Coming back to the point about IT being an enabler of a cost advantage, the above illustration holds true even in the case of new technology. Responsible businesses are constantly challenged to find ways to cut costs improve profitability and maximise returns for investors.
Responsible businesses are constantly challenged to find ways to cut costs improve profitability and maximise returns for investors. Another significant social responsibility of companies is their environment-friendliness ensuring the smallest possible carbon footprint is kept under consideration. With business infrastructure purchase and maintenance high on a list of unavoidable costs for a business, it is absolutely critical that businesses ensure that their infrastructure is robust and remains relevant to their business for as long as possible.
This is even truer and even more difficult when it comes to the IT infrastructure of an organization. While there was a time when businesses could afford to buy the latest and best technology, today the focus is more on discerning the value that a device, application, or solution can bring. In the recent times, companies have even preferred to buy in to less capital-intensive offerings like services to unlock greater potential from existing technology. As was expected in the last financial year, Indian companies expenses on fixed assets rose by only seven percent, a modest figure when compared to the previous year's growth of 37 percent.

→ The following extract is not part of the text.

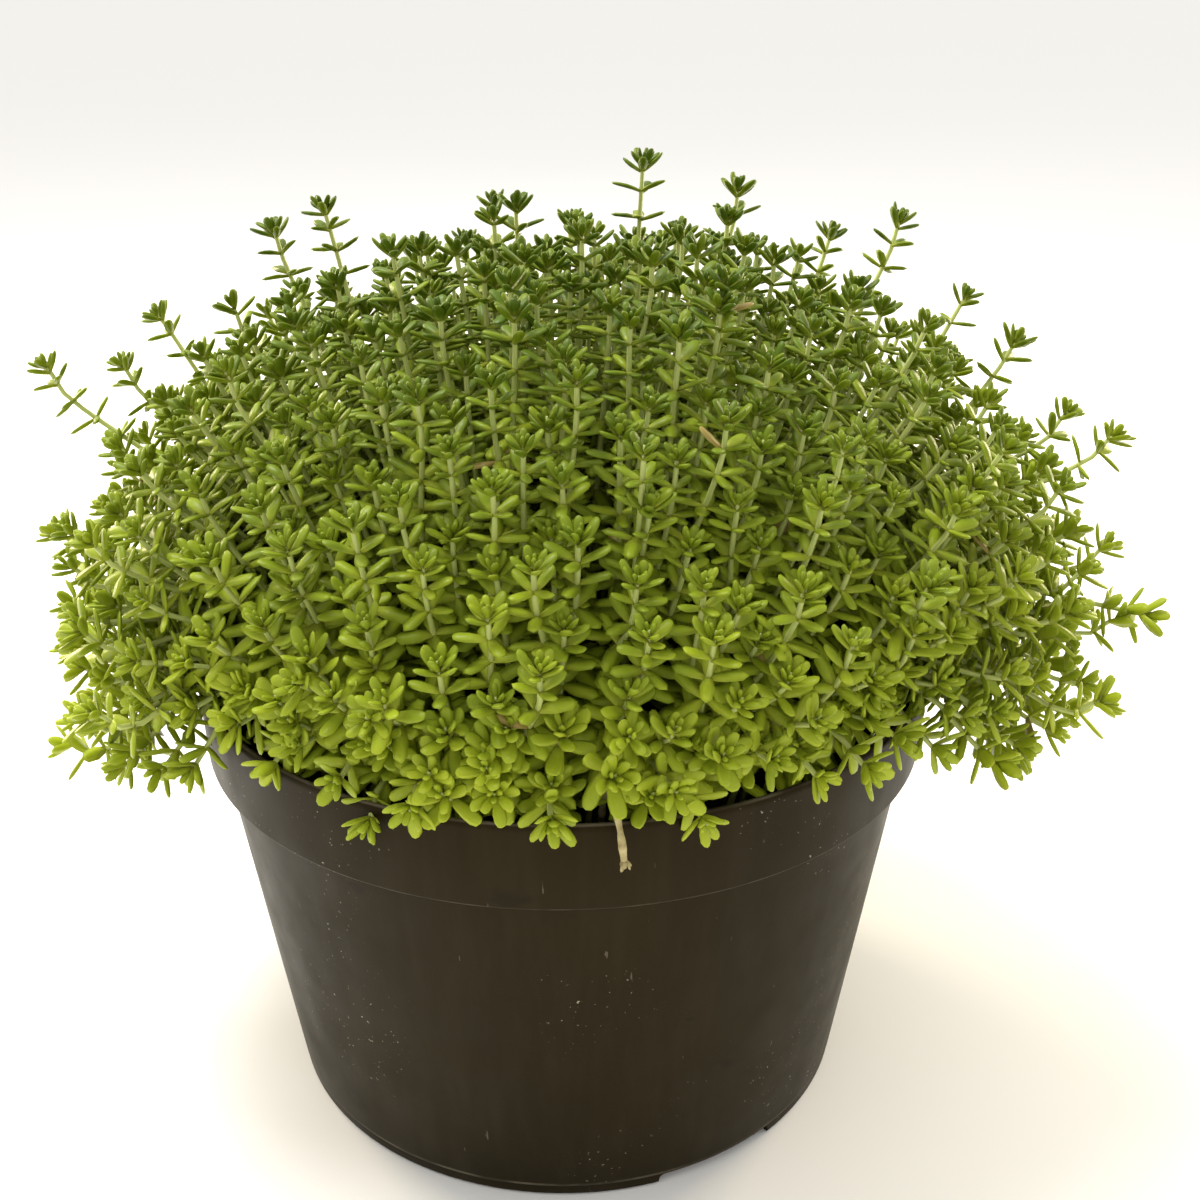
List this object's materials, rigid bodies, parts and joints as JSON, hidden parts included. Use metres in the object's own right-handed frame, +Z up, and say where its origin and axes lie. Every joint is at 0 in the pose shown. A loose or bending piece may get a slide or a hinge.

A school of thought believes that IT in itself does not offer a competitive advantage to a business, simply because every other person or entity has access to the same commercially-available technology solution. The true competitive differentiation for the business lies in the creative application of suitable solutions for business problems. When an OpEx investment in licensing or activating certain elements of technology architecture can unlock greater value than a whole new CapEx outlay, it provides the business with motivation to uncover the hitherto unexplored capabilities of their infrastructure.
Coming back to the point about IT being an enabler of a cost advantage, the above illustration holds true even in the case of new technology purchases. Rather than simply identifying and buying technology that suits the business current requirements, the need of the hour is to be more prudent in selecting a key component of which would be ensuring that the technology is relevant for a time even just beyond the horizon.
While a device manufacturer or seller in a new relationship scenario would be able to provide a sales pitch that directly pits the features of the technology against the challenges faced by the business, this becomes a little more difficult in a post-deployment enhancement situation. In such a case, when the business needs have evolved but the basic technology architecture remains the same, it would call for a vendor-agnostic technology consultant to make an objective study of requirements versus existing capability, and plan for unlocking existing potential or upgrading to newer solutions.
This also ties back to the fact that activating a feature of a solution or device would in most cases be more economical than refreshing the entire architecture. This also holds true in situations such as changed requirements due to increased business size, headcount, number of customers, and many other reasons for expansion.
The ideal situation, as many businesses now believe, is an early engagement with a technology consultant, enabling the business to architect a technology solution on paper with the consultant while taking into consideration current business requirements and projected growth. This plan is then translated into reality with solutions from the most competitive vendors. Businesses that align with a consultant before a major technology installation benefit from more competitive solutions at better prices, longer lifespan for their architecture, and greater ability to cater to changing business needs.
As an example, a business process outsourcing company of around 1000 employees may have invested in a high-capacity telecommunications system with IP phones on each desk. While this is a capital-intensive move at the very outset, if the company had aligned with an IT services consultant, they would have been able to enable functionality far beyond simple voice calls on the telephones. These units would be enabled for text-based communication, control centres for ambient temperature and lighting, and much more functionality.
With the focus from businesses being on the purchase of solutions rather than products, it is up to each technology vendor to offer their customers a holistic offering. Companies today do not take the time out to research products in the market and decide on the best fit for their need, but would rather engage a consultant, communicate what their business challenges are, and expect to receive a proposal of the most suitable solution which would be a mix of hardware, software, applications, and more.
Vendors who can customize the most effective solution for their customers will lead in the new business environment, as they enable businesses to gain the maximum out of their existing infrastructure or new investment. And as investments in new infrastructure may be some time in coming back up to pre-downturn levels, vendors would find that CapEx budgets are the new revenue stream to tap into.